▸ **Aim**
Write out each line exactly as it stands, please.

▸ **Provided data**
^^^^

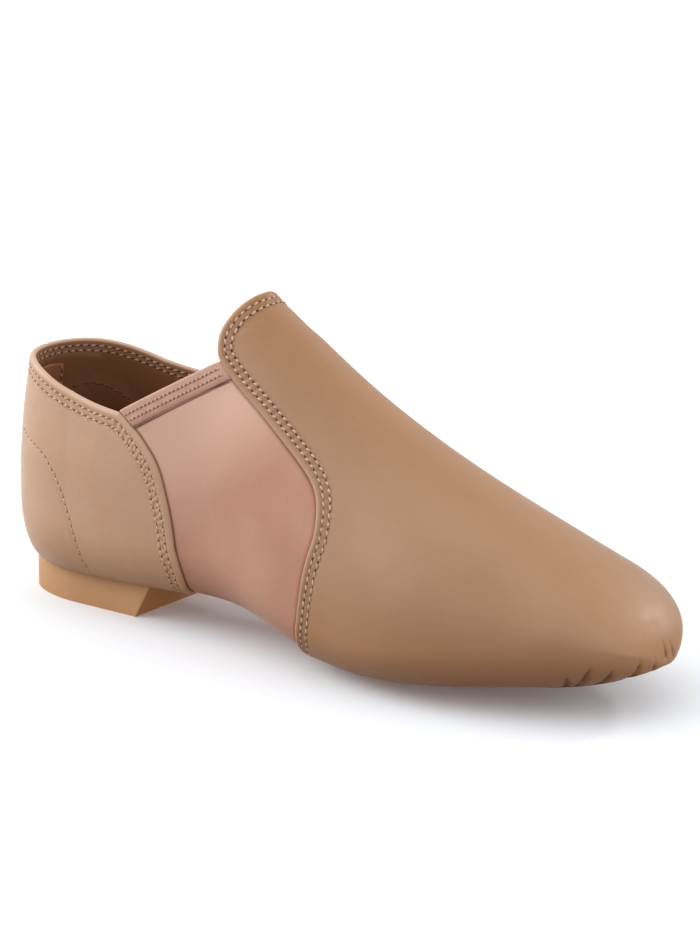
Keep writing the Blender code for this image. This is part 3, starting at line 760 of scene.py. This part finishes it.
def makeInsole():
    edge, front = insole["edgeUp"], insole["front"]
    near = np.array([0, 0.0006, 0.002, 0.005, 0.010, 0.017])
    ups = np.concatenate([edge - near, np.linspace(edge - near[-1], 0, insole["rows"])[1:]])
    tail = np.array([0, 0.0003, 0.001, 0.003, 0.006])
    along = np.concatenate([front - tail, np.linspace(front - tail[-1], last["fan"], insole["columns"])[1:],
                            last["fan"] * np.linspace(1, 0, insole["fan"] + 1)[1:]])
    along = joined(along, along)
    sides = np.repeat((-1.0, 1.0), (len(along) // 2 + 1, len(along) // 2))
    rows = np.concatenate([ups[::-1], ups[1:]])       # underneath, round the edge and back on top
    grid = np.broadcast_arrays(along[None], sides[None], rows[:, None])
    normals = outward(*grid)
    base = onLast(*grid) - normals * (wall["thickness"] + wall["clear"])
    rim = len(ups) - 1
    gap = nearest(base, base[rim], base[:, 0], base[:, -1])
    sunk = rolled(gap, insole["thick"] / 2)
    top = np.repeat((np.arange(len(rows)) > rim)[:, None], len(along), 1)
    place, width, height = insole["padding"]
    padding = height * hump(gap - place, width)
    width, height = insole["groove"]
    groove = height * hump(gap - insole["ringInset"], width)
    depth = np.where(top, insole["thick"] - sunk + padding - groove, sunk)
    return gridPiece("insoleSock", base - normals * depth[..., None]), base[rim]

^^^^

▸ **The answer**
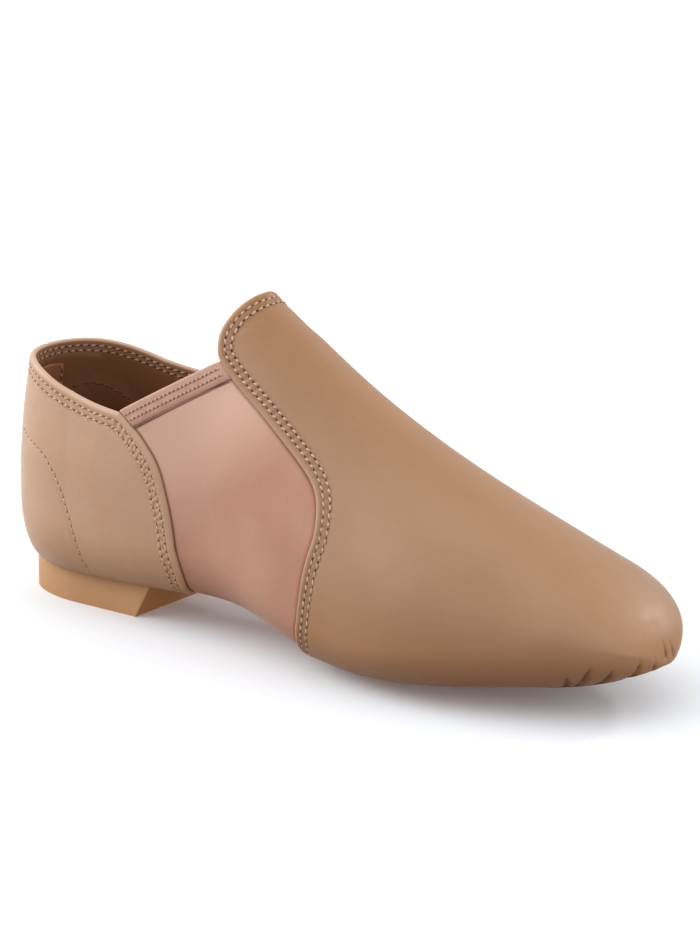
Keep writing the Blender code for this image. This is part 3, starting at line 760 of scene.py. This part finishes it.
def makeInsole():
    edge, front = insole["edgeUp"], insole["front"]
    near = np.array([0, 0.0006, 0.002, 0.005, 0.010, 0.017])
    ups = np.concatenate([edge - near, np.linspace(edge - near[-1], 0, insole["rows"])[1:]])
    tail = np.array([0, 0.0003, 0.001, 0.003, 0.006])
    along = np.concatenate([front - tail, np.linspace(front - tail[-1], last["fan"], insole["columns"])[1:],
                            last["fan"] * np.linspace(1, 0, insole["fan"] + 1)[1:]])
    along = joined(along, along)
    sides = np.repeat((-1.0, 1.0), (len(along) // 2 + 1, len(along) // 2))
    rows = np.concatenate([ups[::-1], ups[1:]])       # underneath, round the edge and back on top
    grid = np.broadcast_arrays(along[None], sides[None], rows[:, None])
    normals = outward(*grid)
    base = onLast(*grid) - normals * (wall["thickness"] + wall["clear"])
    rim = len(ups) - 1
    gap = nearest(base, base[rim], base[:, 0], base[:, -1])
    sunk = rolled(gap, insole["thick"] / 2)
    top = np.repeat((np.arange(len(rows)) > rim)[:, None], len(along), 1)
    place, width, height = insole["padding"]
    padding = height * hump(gap - place, width)
    width, height = insole["groove"]
    groove = height * hump(gap - insole["ringInset"], width)
    depth = np.where(top, insole["thick"] - sunk + padding - groove, sunk)
    return gridPiece("insoleSock", base - normals * depth[..., None]), base[rim]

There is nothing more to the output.